## START

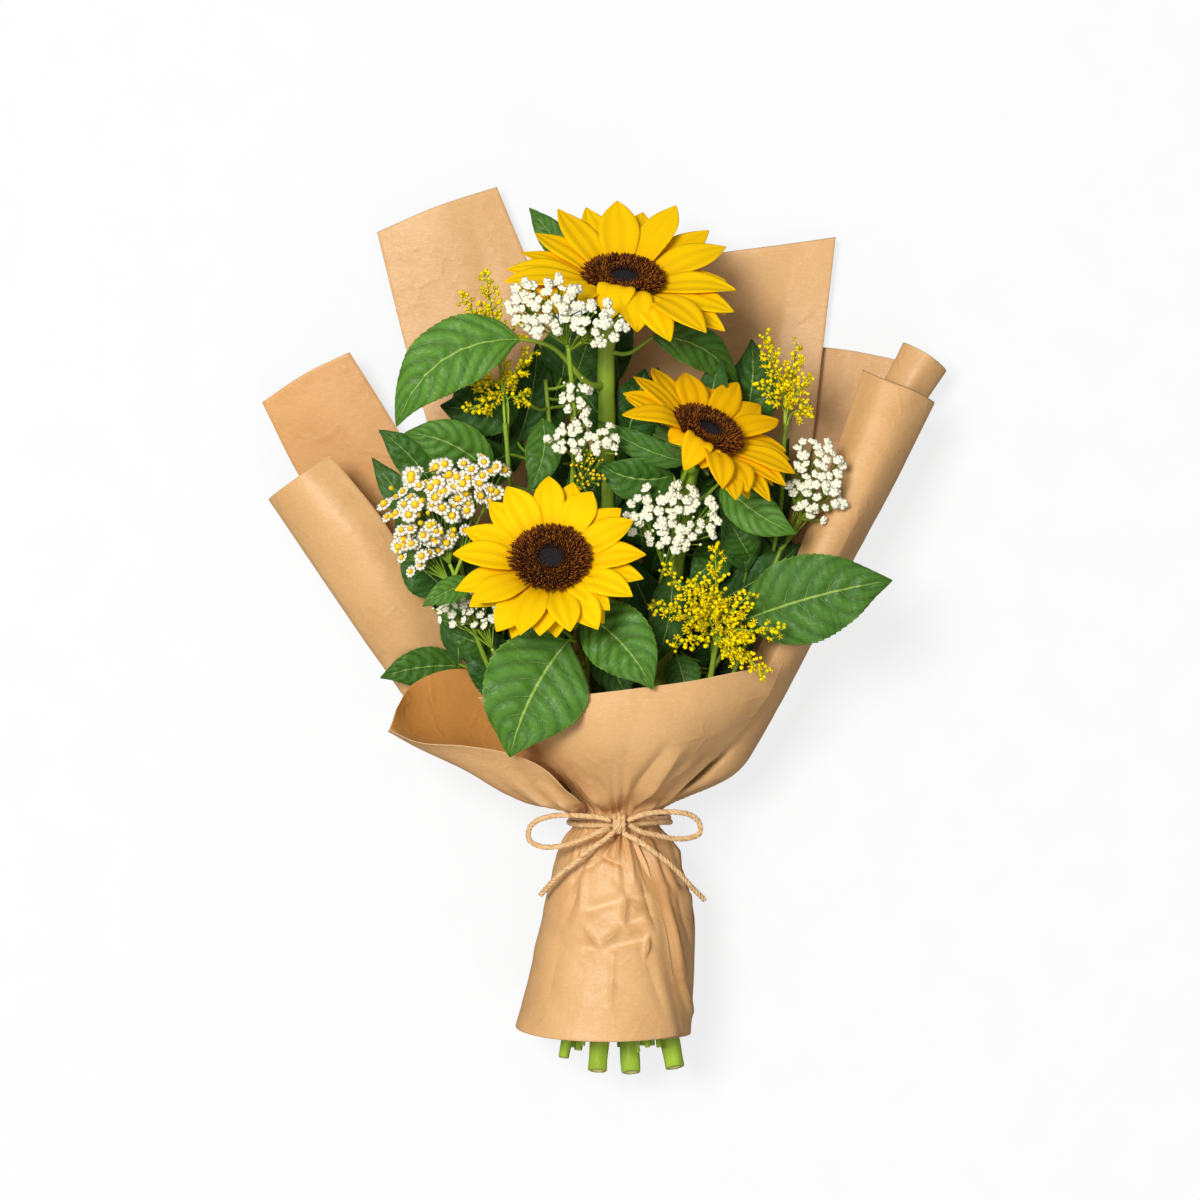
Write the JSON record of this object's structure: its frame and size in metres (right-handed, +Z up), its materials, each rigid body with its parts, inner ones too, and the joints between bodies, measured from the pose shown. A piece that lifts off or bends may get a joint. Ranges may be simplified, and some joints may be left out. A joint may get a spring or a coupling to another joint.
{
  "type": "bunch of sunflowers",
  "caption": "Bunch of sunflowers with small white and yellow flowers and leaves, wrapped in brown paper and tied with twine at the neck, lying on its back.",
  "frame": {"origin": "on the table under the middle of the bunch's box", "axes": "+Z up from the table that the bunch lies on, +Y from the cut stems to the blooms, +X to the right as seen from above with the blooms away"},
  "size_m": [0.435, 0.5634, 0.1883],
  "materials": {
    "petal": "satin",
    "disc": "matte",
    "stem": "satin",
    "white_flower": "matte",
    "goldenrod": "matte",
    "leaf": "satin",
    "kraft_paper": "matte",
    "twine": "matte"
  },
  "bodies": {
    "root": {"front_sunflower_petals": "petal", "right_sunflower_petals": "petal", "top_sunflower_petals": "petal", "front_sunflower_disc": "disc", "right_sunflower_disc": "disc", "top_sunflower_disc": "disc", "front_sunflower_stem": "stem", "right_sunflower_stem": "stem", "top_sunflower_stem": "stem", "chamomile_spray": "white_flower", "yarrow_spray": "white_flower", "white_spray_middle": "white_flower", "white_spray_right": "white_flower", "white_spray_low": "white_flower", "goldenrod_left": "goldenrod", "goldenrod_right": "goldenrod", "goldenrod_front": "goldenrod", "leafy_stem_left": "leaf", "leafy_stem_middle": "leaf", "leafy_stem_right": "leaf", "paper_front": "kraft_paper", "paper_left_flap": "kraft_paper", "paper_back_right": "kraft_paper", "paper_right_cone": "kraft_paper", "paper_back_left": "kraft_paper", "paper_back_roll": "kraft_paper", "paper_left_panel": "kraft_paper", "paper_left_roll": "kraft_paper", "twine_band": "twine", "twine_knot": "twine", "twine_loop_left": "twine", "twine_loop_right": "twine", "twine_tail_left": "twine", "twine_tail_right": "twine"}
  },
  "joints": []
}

## END

→ Objective
Reproduce the data, keeping every line exactly the same.

→ Written reply
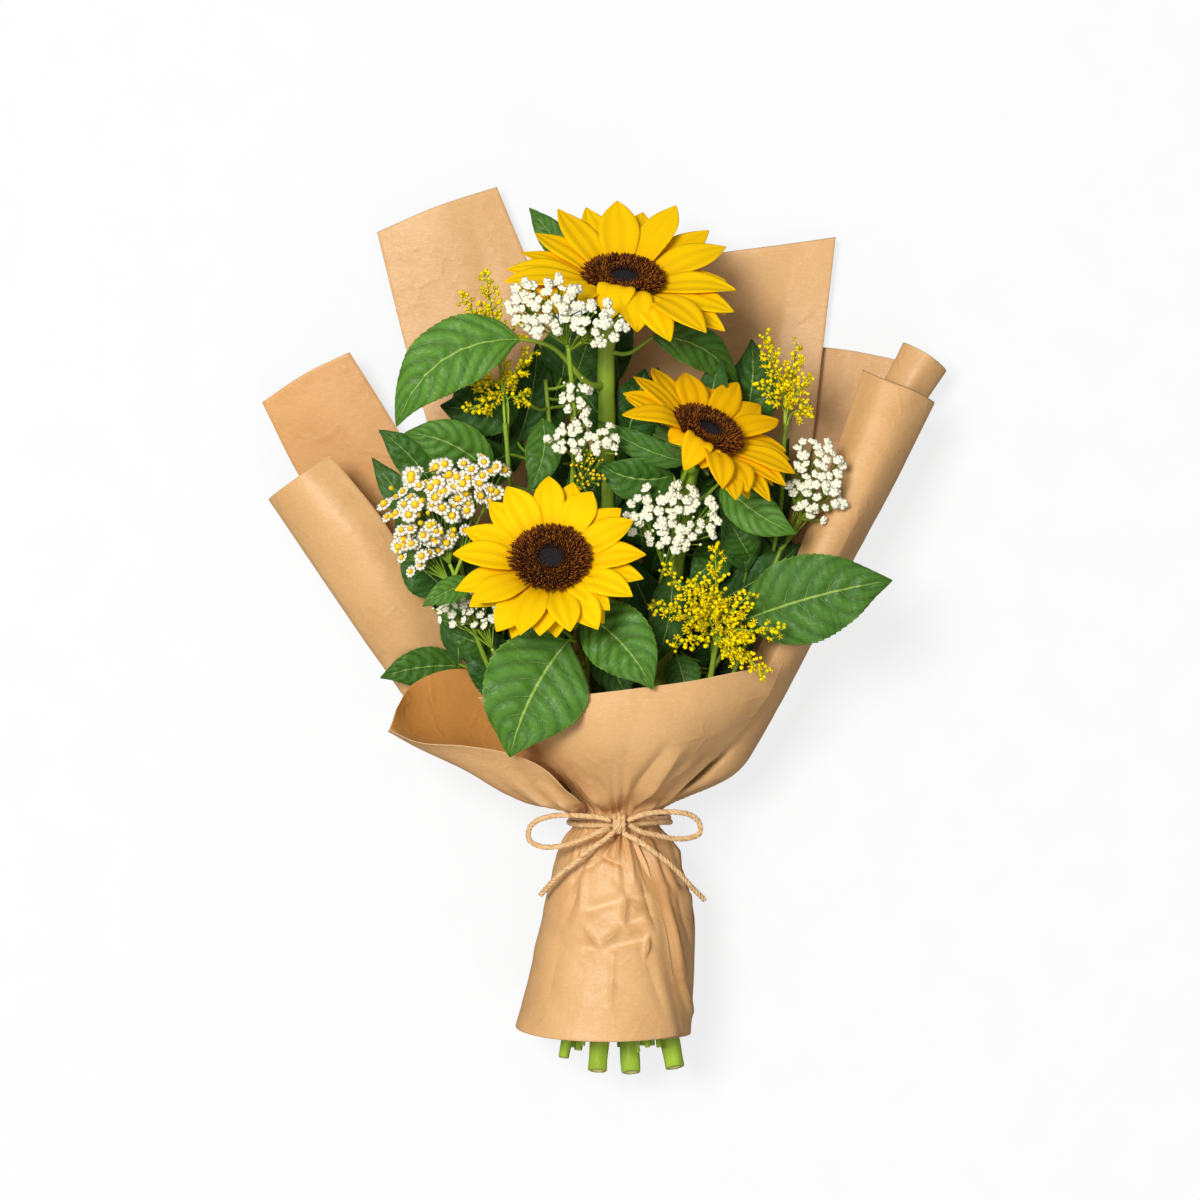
Write the JSON record of this object's structure: its frame and size in metres (right-handed, +Z up), its materials, each rigid body with its parts, inner ones too, and the joints between bodies, measured from the pose shown. A piece that lifts off or bends may get a joint. Ranges may be simplified, and some joints may be left out. A joint may get a spring or a coupling to another joint.
{
  "type": "bunch of sunflowers",
  "caption": "Bunch of sunflowers with small white and yellow flowers and leaves, wrapped in brown paper and tied with twine at the neck, lying on its back.",
  "frame": {"origin": "on the table under the middle of the bunch's box", "axes": "+Z up from the table that the bunch lies on, +Y from the cut stems to the blooms, +X to the right as seen from above with the blooms away"},
  "size_m": [0.435, 0.5634, 0.1883],
  "materials": {
    "petal": "satin",
    "disc": "matte",
    "stem": "satin",
    "white_flower": "matte",
    "goldenrod": "matte",
    "leaf": "satin",
    "kraft_paper": "matte",
    "twine": "matte"
  },
  "bodies": {
    "root": {"front_sunflower_petals": "petal", "right_sunflower_petals": "petal", "top_sunflower_petals": "petal", "front_sunflower_disc": "disc", "right_sunflower_disc": "disc", "top_sunflower_disc": "disc", "front_sunflower_stem": "stem", "right_sunflower_stem": "stem", "top_sunflower_stem": "stem", "chamomile_spray": "white_flower", "yarrow_spray": "white_flower", "white_spray_middle": "white_flower", "white_spray_right": "white_flower", "white_spray_low": "white_flower", "goldenrod_left": "goldenrod", "goldenrod_right": "goldenrod", "goldenrod_front": "goldenrod", "leafy_stem_left": "leaf", "leafy_stem_middle": "leaf", "leafy_stem_right": "leaf", "paper_front": "kraft_paper", "paper_left_flap": "kraft_paper", "paper_back_right": "kraft_paper", "paper_right_cone": "kraft_paper", "paper_back_left": "kraft_paper", "paper_back_roll": "kraft_paper", "paper_left_panel": "kraft_paper", "paper_left_roll": "kraft_paper", "twine_band": "twine", "twine_knot": "twine", "twine_loop_left": "twine", "twine_loop_right": "twine", "twine_tail_left": "twine", "twine_tail_right": "twine"}
  },
  "joints": []
}